Although it is possible to use the information in RDF Schemas and OWL ontologies to do validation [VALIDATION], this means breaking the open world assumption and using the schemas or ontologies in a very application specific way. In addition it is not possible to express all the constraints that you typically want to express for validation purposes in these languages [VALID-RDF], [CHECKRDF]. We note that the Semantic Web Best Practice (SWBP) WG is considering some aspects of validation [VALUE-SETS] but we think in order for the semantic web to be a success, there needs to be a generic, non-application specific approach to validation. This work is most appropriately done within the Semantic Web activity.
The problem with the schemas highlights a common problem with UAProf: when people are publishing information on the web, there needs to be a process that everyone follows so that errors are corrected. Often errors in profiles or schemas are discovered by people in different organisations to those who created the data, as the creators may not themselves users of the data. Consequently there may be no compelling need for the creators to fix the data so it is left broken. Worse still, with schemas, people may decide the publication process of a standards body actually prohibits them from making changes meaning schemas are left broken.
There are several ways of addressing this problem: one way might be to have a registry for profiles and schemas and some kind of QA governance process.

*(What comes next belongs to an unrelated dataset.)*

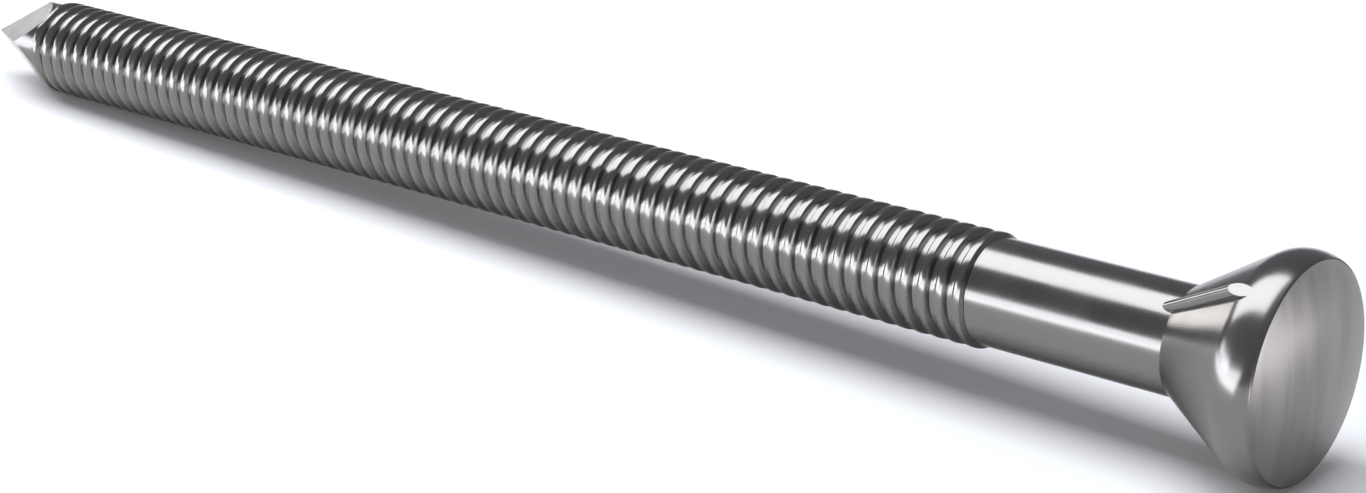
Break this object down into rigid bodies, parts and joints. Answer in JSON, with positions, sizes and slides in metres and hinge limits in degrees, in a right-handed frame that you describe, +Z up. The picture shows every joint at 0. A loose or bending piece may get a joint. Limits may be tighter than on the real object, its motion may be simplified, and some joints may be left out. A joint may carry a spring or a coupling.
{
  "type": "ring shank nail",
  "caption": "Bright steel ring-shank nail lying at rest: four-sided point, rolled ring grooves, plain neck, and a raised countersunk head with small ribs beneath.",
  "frame": {"origin": "centre of the resting nail's box, on the floor it lies on", "axes": "+X runs from the point to the head, +Z up; the nail's own axis climbs towards the head by 1.74 degrees because the rim is wider than the rings"},
  "size_m": [0.05, 0.0058, 0.0058],
  "materials": {
    "steel": "bright drawn and rolled steel, lightly polished"
  },
  "bodies": {
    "root": {"nail": "steel"}
  },
  "joints": []
}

Another way might be for schemas and profiles need to contain an email address so that it is possible to identify who needs to be contacted if there is an error with the resource. Regardless of the process, all developers who potentially create web content for these devices need to be able to participate. The process may possibly require arbitration from a third party, in order to determine whether the requestor has identified a valid error in the profile or schema that needs correcting. The process also needs to ensure the resource is corrected in a timely manner. Having a procedure that everyone conforms to is essential in order to ensure data accuracy.

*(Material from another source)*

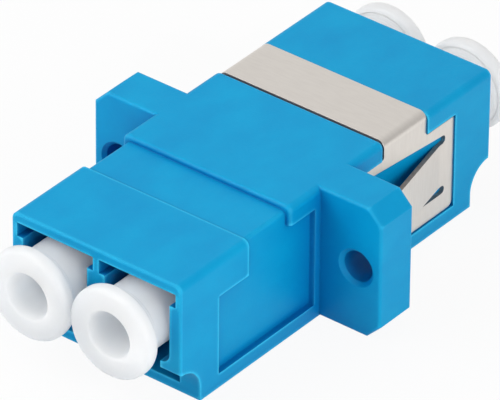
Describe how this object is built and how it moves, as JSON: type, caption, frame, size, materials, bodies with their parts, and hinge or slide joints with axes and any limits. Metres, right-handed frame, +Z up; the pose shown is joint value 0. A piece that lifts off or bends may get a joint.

Another problem impeding profile correctness is although the schemas contain example values for properties, they do not contain a vocabulary of correct values for properties. This means different manufacturers, or sometimes even different people at the same manufacturer, encode the same state in different ways. For example one profile might encode a SecuritySupport value as a Bag containing “WTLS-1”, “WTLS-2”, “WTLS-3” and “signText” [T610] whereas another might use “WTLS class 1/2/3/signText” [T68] and another might use “WTLS Class 2” . These different property encodings means it is hard for an application to use the values from these profiles.

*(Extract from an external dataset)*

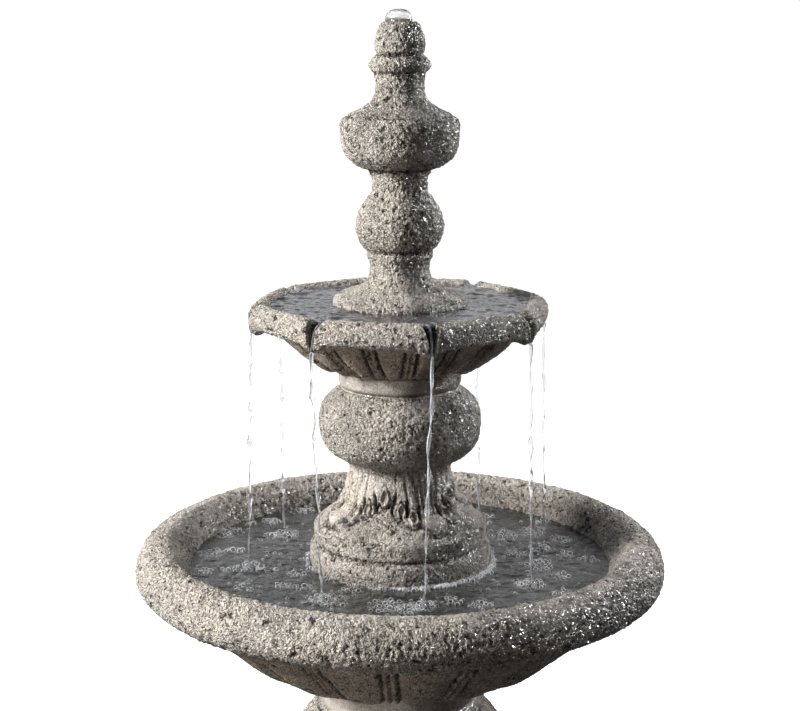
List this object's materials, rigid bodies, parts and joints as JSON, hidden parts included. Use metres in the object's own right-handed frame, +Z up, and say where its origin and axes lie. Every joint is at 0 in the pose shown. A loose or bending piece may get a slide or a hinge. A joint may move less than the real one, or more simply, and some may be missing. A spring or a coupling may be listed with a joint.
{
  "type": "tiered water fountain",
  "caption": "Round two-bowl garden fountain: cast-stone pedestal, wide lower basin, baluster column, notched octagonal upper bowl and turned spout finial, with a pump in the column foot.",
  "frame": {"origin": "on the ground, under the centre of the pedestal", "axes": "+Z up along the fountain's axis, front towards -Y, +X to its right"},
  "size_m": [0.69, 0.69, 1.3035],
  "materials": {
    "cast_stone": "coarse pitted cast stone, matte, damp in places",
    "black_rubber": "matte",
    "black_plastic": "fine moulded texture",
    "grey_plastic": "satin",
    "clear_tube": "translucent flexible tube",
    "brass": "dull, weathered",
    "stainless": "brushed",
    "ceramic": "polished",
    "ferrite": "matte sintered magnet",
    "water": "clear rippled water, in the looks only"
  },
  "bodies": {
    "base": {"base_pedestal": "cast_stone", "pedestal_gasket": "black_rubber", "lower_bowl": "cast_stone", "lower_bulkhead_fitting": "black_plastic", "lower_bulkhead_washer": "black_rubber", "lower_bulkhead_nut": "black_plastic", "cord_bung": "black_rubber", "riser_tube": "clear_tube", "hose_clamp": "stainless", "pump_outlet_adapter": "grey_plastic", "pump_volute": "black_plastic", "pump_motor_housing": "black_plastic", "pump_o_ring": "black_rubber", "pump_cord_gland": "black_rubber", "suction_cup_fl": "black_rubber", "suction_cup_fr": "black_rubber", "suction_cup_rl": "black_rubber", "suction_cup_rr": "black_rubber"},
    "column": {"column": "cast_stone", "column_gasket": "black_rubber", "upper_bowl": "cast_stone", "upper_bulkhead_fitting": "black_plastic", "upper_bulkhead_washer": "black_rubber", "upper_bulkhead_nut": "black_plastic"},
    "finial": {"finial": "cast_stone", "spout_nozzle": "brass"},
    "impeller": {"pump_impeller": "grey_plastic", "pump_shaft": "ceramic", "rotor_magnet": "ferrite"},
    "intake_cover": {"pump_intake_cover": "black_plastic"},
    "flow_dial": {"flow_dial": "grey_plastic"}
  },
  "joints": [
    {"name": "column_lift", "type": "slide", "parent": "base", "child": "column", "axis": [0, 0, 1], "range_m": [0, 0.3]},
    {"name": "finial_lift", "type": "slide", "parent": "column", "child": "finial", "axis": [0, 0, 1], "range_m": [0, 0.45]},
    {"name": "impeller_spin", "type": "hinge", "parent": "base", "child": "impeller", "pos_m": [0, 0.003, 0.516], "axis": [0, 1, 0], "continuous": true},
    {"name": "intake_cover_pull", "type": "slide", "parent": "base", "child": "intake_cover", "axis": [0, -1, 0], "range_m": [0, 0.025]},
    {"name": "flow_dial_turn", "type": "hinge", "parent": "intake_cover", "child": "flow_dial", "pos_m": [0, -0.0533, 0.516], "axis": [0, -1, 0], "range_deg": [0, 90]}
  ]
}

One way of avoiding some these problems is to have a controlled vocabulary for property values i.e. we say that only “WTLS-1”, “WTLS-2”, “WTLS-3” and “signText” are allowable values, excluding the other variants. However constraining property values in this way in RDFS or OWL, although a common problem, is not a trivial matter: for possible solutions in OWL see [VALUE-SETS].
In other cases it is not possible to use vocabularies of property values: for example there have been cases where one manufacturer encodes the ScreenSize property as the total area of a screen, whereas another encodes the total renderable area, excluding the area of the screen taken up by status information. These are clearly different measurements. The only way to solve this problem is tightly define the property in a human readable way so that different manufacturers provide the same measurement, or perhaps use some kind of conformance testing procedure on handsets.
Once the SWBP WG has agreed a way to solve some of these issues, standards like UAProf need to define sets of property values where appropriate, and then use the approach outlined by the SWBP WG to add this information to schemas. Existing validation tools need to be adapted so they can process this information when validating profiles.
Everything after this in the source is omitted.